Parker gave 99’s to some of the Greenock Creek wines from this vintage they are the antihisis to Mount Mary I loved the Apricot Creek But it really was more like a Shiraz reduction than a normal wine.
I think the real question is if a winemaker does not want you to rate his wines should you?
I can understand the winemaker’s point of not wanting to release his wines to certain critics - especially if you don’t trust them or their impact -
But - if you are going to commercially produce a product - you have to be open to criticism - and run through the fire with all types of critics - whether it’s art, food, wine or music -
I don’t think anyone putting anything in the public domain has any real control of people being able to critique it. If you are making a product for the public than you inherently accept that you really only control the marketing and 1st level distribution, everything else is dictated by the market.
In the case of Wine Ratings and winemakers submitting samples to RP, WS, et all, I would say that it is a bit different. I seem to have at one time heard that winemakers have to pay a fee and submit a sample to have certain reviewers look at their wines, is this true? Then for some it might be purely on a principle, not wishing to submit something and pay a fee is different than “never wanted me to taste their wines.”
Now if a reviewer made several requests and was told “no, we do not wish to provide you a sample” than that becomes a different scenario, but going back to the first point that does not prevent the reviewer from buying wines on the open or secondary markets. Is that “Stealth”…I hardly think so.
In this specific case I would draw a parallel to Herb Lamb - I have never been able to find any ratings on Herb Lamb, but at least amongst this board it is a very highly regarded wine. So if a reviewer like RP were to get a bottle and rate it, would they pan it because they have never been “formally” requested to taste it? It’s almost the perfect case for blind tastings…we generally believe wine ratings may be influenced by the label hence we like to do double blind tastes at off-lines to remove the bias; what if someone were to slip a Mount Mary or a Herb Lamb into a double blind tasting with RP? Would he publish the notes? Would the review have been as harsh? (ok, beyond the fact that the wine is obviously not made in the style of his palate)

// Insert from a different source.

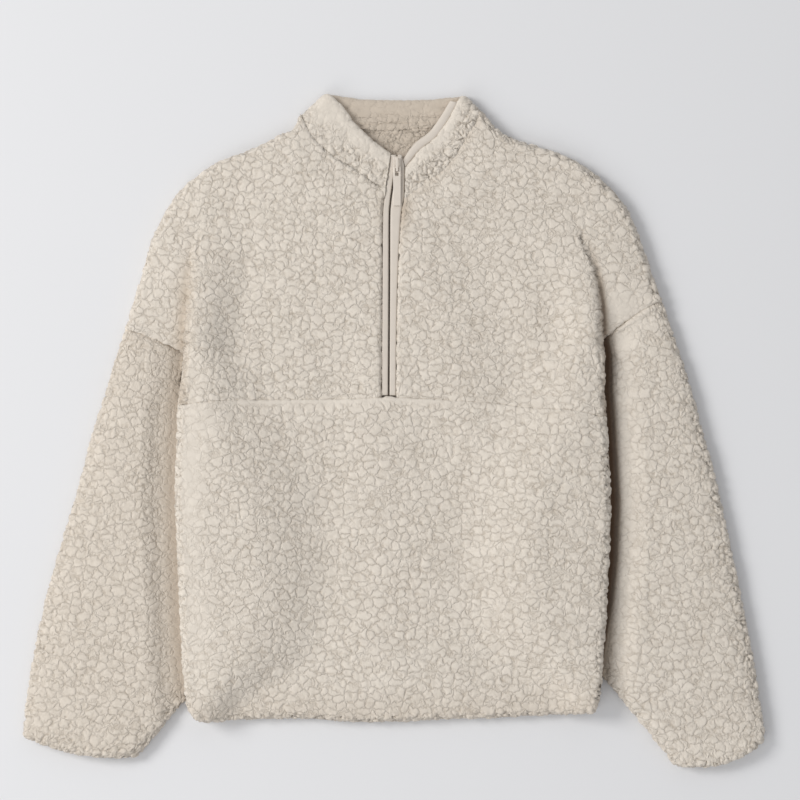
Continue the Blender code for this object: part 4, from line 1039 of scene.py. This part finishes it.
# Collar facing. A narrow strip of smooth woven cloth that binds the inside of the right front edge.
FACING = (
    (12.7, 291.6, 10.4, 299.5), (28.3, 310.6, 23.0, 316.8), (45.3, 323.6, 39.2, 329.4),
    (58.6, 341.9, 51.4, 345.8), (66.2, 355.4, 58.9, 358.0), (69.6, 361.6, 62.5, 363.4),
)
FACING_LEVEL = 15.4
FACING_TUCK = 0.22
WOVEN = (0.690, 0.622, 0.545)


def woven_finish(name, colour, across, lengthwise):
    """Fine woven tape: threads both ways as low bump and faint colour, and a little soft shine."""
    tape = Finish(name, {"Roughness": 0.72, "Sheen Weight": 0.1, "Specular IOR Level": 0.3})
    threads = []
    for axis, count in (("X", across), ("Y", lengthwise)):
        threads.append(tape.node("TexWave", {"wave_type": "BANDS", "bands_direction": axis},
                                 {"Vector": tape.place(), "Scale": count, "Distortion": 0.6,
                                  "Detail": 1.0, "Detail Scale": 2.0}, "Fac"))
    weave = threads[0] * 0.5 + threads[1] * 0.5
    shade = weave * 0.35 + tape.noise(120.0, 3.0) * 0.65
    low, high = (tuple(k * part for k in colour) for part in (0.90, 1.06))
    tape.feed("Base Color", tape.blend(shade, low, high))
    tape.bump(weave, 0.0002, 0.6)
    return tape.material


woven = woven_finish("woven_tape", WOVEN, 420.0, 380.0)


def plain_mesh(name, points, faces, finish):
    """A closed piece from points in millimetres, with no pile."""
    return smooth_piece(name, closed_mesh(name, points, faces), finish)


def strip(outer, inner, over, under, power=5.0, count=11):
    """A strip between two lines in plan, its top a low arch: a superellipse of POWER across, from UNDER
    to OVER."""
    t = np.linspace(0, 1, count)
    arch = (1 - np.abs(2 * t - 1) ** power) ** 0.5
    plan = outer[:, None] + (inner - outer)[:, None] * t[None, :, None]
    top = np.dstack([plan, under[:, None] + 0.3 + (over - under - 0.3)[:, None] * arch])
    foot = np.dstack([plan, under[:, None] + 0 * plan[..., 0]])
    return wall_panel(top, foot, 4)


def facing_strip():
    """The strip along the collar's inner front edge, its outer side tucked into the collar."""
    rows = along(FACING, np.linspace(0, 1, 90))
    level = np.full(len(rows), FACING_LEVEL)
    outer = rows[:, 0:2] + (rows[:, 0:2] - rows[:, 2:4]) * FACING_TUCK
    return strip(outer, rows[:, 2:4], level, level - 3.4, 2.4)


facing = plain_mesh("collar_facing_cloth", *facing_strip(), woven)
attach(facing, "garment")
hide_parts("collar_facing")

# Zip tapes. Two narrow woven tapes sewn under the yoke's edges. Each turns under at the slot, where the
# coil's teeth are fixed to its hidden side, so the closed zip shows as one dark line.
TAPE_SLOT = 0.9
TAPE_WALL = 1.4
TAPE_DEPTH = 2.8
TAPE_TOP_LEFT = ((-7.6, 272.0), (-2.7, 304.0))
TAPE_TOP_RIGHT = ((12.0, 266.0), (12.2, 289.5), (9.8, 299.5), (9.2, 304.0))


def tape_strip(sign, neck, collar_end):
    """From beside the slot to the yoke's edge, and above the neck to the collar's front end."""
    beside = zip_edge(neck, sign)(np.linspace(0.985, 0.0, 60)) - [sign * 1.3 * SEAM_GAP, 0.0]
    outer = np.vstack([beside, np.array(collar_end)])
    outer = along(outer, np.linspace(0, 1, 150))
    slot = line_x(ZIP_LINE, outer[:, 1]) + sign * TAPE_SLOT
    inner = np.stack([slot, outer[:, 1]], -1)
    over = front_form(0 * slot, np.minimum(outer[:, 1], 250.0)) + FRONT_WALL - TAPE_DEPTH
    return strip(outer, inner, over, over - TAPE_WALL)


for title, side_sign, neck_end, collar_end in (("zip_tape_left", -1, NECK_LEFT[0], TAPE_TOP_LEFT),
                                               ("zip_tape_right", 1, NECK_RIGHT[0], TAPE_TOP_RIGHT)):
    tape = plain_mesh(title + "_woven", *tape_strip(side_sign, neck_end, collar_end), woven)
    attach(tape, "garment")
    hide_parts(title)

# Slider and pull tab. Cast metal pieces lacquered in the cloth's colour. The slider runs on both tapes,
# and the tab hangs on its bail. Both keep their solids.
LACQUER = (0.700, 0.630, 0.550)


def lacquer_finish():
    """Lacquered casting: satin, with faint cloudy unevenness and a little grain."""
    metal = Finish("lacquered_metal", {"Metallic": 0.0, "Coat Weight": 0.35, "Coat Roughness": 0.25})
    cloud = metal.noise(260.0, 3.0)
    low, high = (tuple(k * part for k in LACQUER) for part in (0.93, 1.05))
    metal.feed("Base Color", metal.blend(cloud, low, high))
    metal.feed("Roughness", cloud * 0.16 + 0.30)
    metal.bump(metal.noise(2600.0, 2.0), 0.00004, 0.5)
    return metal.material


lacquer = lacquer_finish()
for title in ("slider", "pull_tab"):
    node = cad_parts[title]
    node.data.materials.clear()
    node.data.materials.append(lacquer)

# Studio. A pale floor, a large soft light from the upper left, an even pale surround, and a camera
# straight above.
FLOOR_HALF = 3.0
FLOOR_PALE = (0.766, 0.766, 0.776)
SURROUND = (0.97, 0.98, 1.0, 1.0)
SURROUND_POWER = 0.56


def studio_floor():
    """A square of pale paper."""
    mesh = bpy.data.meshes.new("floor")
    corners = [(-FLOOR_HALF, -FLOOR_HALF, 0), (FLOOR_HALF, -FLOOR_HALF, 0), (FLOOR_HALF, FLOOR_HALF, 0),
               (-FLOOR_HALF, FLOOR_HALF, 0)]
    mesh.from_pydata(corners, [], [(0, 1, 2, 3)])
    paper = Finish("floor_paper", {"Roughness": 0.85, "Specular IOR Level": 0.2})
    low = tuple(k * 0.99 for k in FLOOR_PALE)
    paper.feed("Base Color", paper.blend(paper.noise(3.0, 2.0), low, FLOOR_PALE))
    mesh.materials.append(paper.material)
    made = bpy.data.objects.new("floor", mesh)
    bpy.context.scene.collection.objects.link(made)


studio_floor()

world = bpy.data.worlds.new("surround")
world.use_nodes = True
world.node_tree.nodes["Background"].inputs["Color"].default_value = SURROUND
world.node_tree.nodes["Background"].inputs["Strength"].default_value = SURROUND_POWER
bpy.context.scene.world = world


def soft_light(name, place, size, power, colour):
    """A square lamp SIZE across at PLACE, turned to the garment's middle."""
    lamp = bpy.data.lights.new(name, "AREA")
    lamp.size = size
    lamp.energy = power
    lamp.color = colour
    made = bpy.data.objects.new(name, lamp)
    made.location = place
    towards = -np.array(place)
    yaw = np.arctan2(towards[0], -towards[1])
    tilt = np.arctan2(np.hypot(towards[0], towards[1]), -towards[2])
    made.rotation_euler = (tilt, 0.0, yaw + np.pi)
    bpy.context.scene.collection.objects.link(made)


soft_light("key", (-3.2, 1.0, 2.9), 1.7, 104.0, (1.0, 0.992, 0.98))
soft_light("fill", (-2.2, -2.4, 2.6), 2.4, 30.0, (1.0, 0.995, 0.99))

SENSOR = 36.0
CAMERA_HEIGHT = 4.0
VIEW_WIDTH = 0.88
VIEW_LEVEL = 0.010
VIEW_CENTRE = (0.00715, 0.03465)
camera = bpy.data.cameras.new("camera")
camera.sensor_width = SENSOR
camera.lens = SENSOR * (CAMERA_HEIGHT - VIEW_LEVEL) / VIEW_WIDTH
eye = bpy.data.objects.new("camera", camera)
eye.location = (*VIEW_CENTRE, CAMERA_HEIGHT)
bpy.context.scene.collection.objects.link(eye)
bpy.context.scene.camera = eye
bpy.context.scene.view_settings.view_transform = "Standard"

I almost feel that the pages of WS and The Wine Advocate are much like retail shelf space…there is too much variety for too little space. So I don’t think those publications, which are businesses after all, are needing to print reviews of wines that do not contribute to the overall business model they are run by. Which to some degree creates a discrepancy in the overall concept of advocate or reviewer, for how can you review a particular segment and leave out certain members of that data set that hold an overall popularity with the public that enjoy that subject? Kinda like being an Impressionist Art Critic and reviewing Monet and Manet, but blatantly omitting Renoir.
None of the major critics charge a fee to be reviewed. Any critic that does isn’t trustworthy. As a few people have pointed out it’s perfectly valid for a critic to find and buy a wine for review if the winery doesn’t want to supply a bottle and there’s nothing wrong with that, though describing it as a stealth tactic is amusing.
Yeah, that makes sense and I totally agree. As I re-read what I wrote I was trying to figure out if there was a “processing fee” that had to be paid, but even that would not make sense in the whole scheme of things.
It’s definitely not “stealth” if RP buys a wine to review. Right on his front page he says: “I purchase more than 60% of the wines I taste . . .”
OK. It doesn’t say when they’re purchased, but let’s just give him the benefit of the doubt and assume they’re purchased for tasting/scoring. That means the majority of the wines rated are purchased. See? Not a stealth thing at all.
Scott - the whole thing about fees is a separate topic. I don’t know many reputable publications that charge you to get a rating. Some contests, fairs, etc., do charge. And some trade organizations charge you an annual fee to belong. Now if your wines only get tasted in the context of that trade organization, which is the case with several wines from some countries, then you might wonder what the fee actually pays for.
To be honest, I think some reviewers don’t necessarily know how wines end up presented to them. But remember Ron Ziegler? Plausible deniability?
I’ve had a Mount Mary Quintet once - don’t recall the vintage but it was from the early '80s. I think the cepage is the five classic Bdx grapes: Cab, Merlot, Cab Franc, Petit Verdot, and Malbec, thus the name. An Ozzie friend brought the bottle over, having cellared it himself since release. It was excellent (i.e low-90s if I were scoring), with a good amount of aged fruit, complexity and earth, very nicely balanced, medium body, good finish. Yes, very different from the typical Australian wines I’ve experienced here. I can see the comparison to Bdx but it wasn’t a substitute for Bdx despite the complexity and balance. It stood just fine on its own.
Parker’s stealth comment is hilarious. Makes it sound like the practice of seeking out and buying a bottle of wine is so foreign to him that it’s an extreme endeavor. He’s practically a martyr for having done so. What a hero! And against that evil winemaker’s great conspiracy!
When I visited the winery a few years back they had Parker’s comments publicly displayed - I think they found them amusing.
Taste is personal, but he got this wrong. These are wonderful ageworthy wines, as a recent taste of the 90 Quintets confirmed. Australia should be making more wines like this (and is…) - in Australia, there’s a ground move against the greenock creek style among many producers.
Mount Mary has more than enough of a following to ignore whatever Parker says. I have a bottle of the 2001 that I bought out of curiosity. Am intending to age it for a bit before popping.
I just bought a couple of the 2001 to add to my mini-vertical of 1999 and 2000. I might frame a copy of the Parker quote and hang it above one of the 2001’s when I get my new cellar built later this year.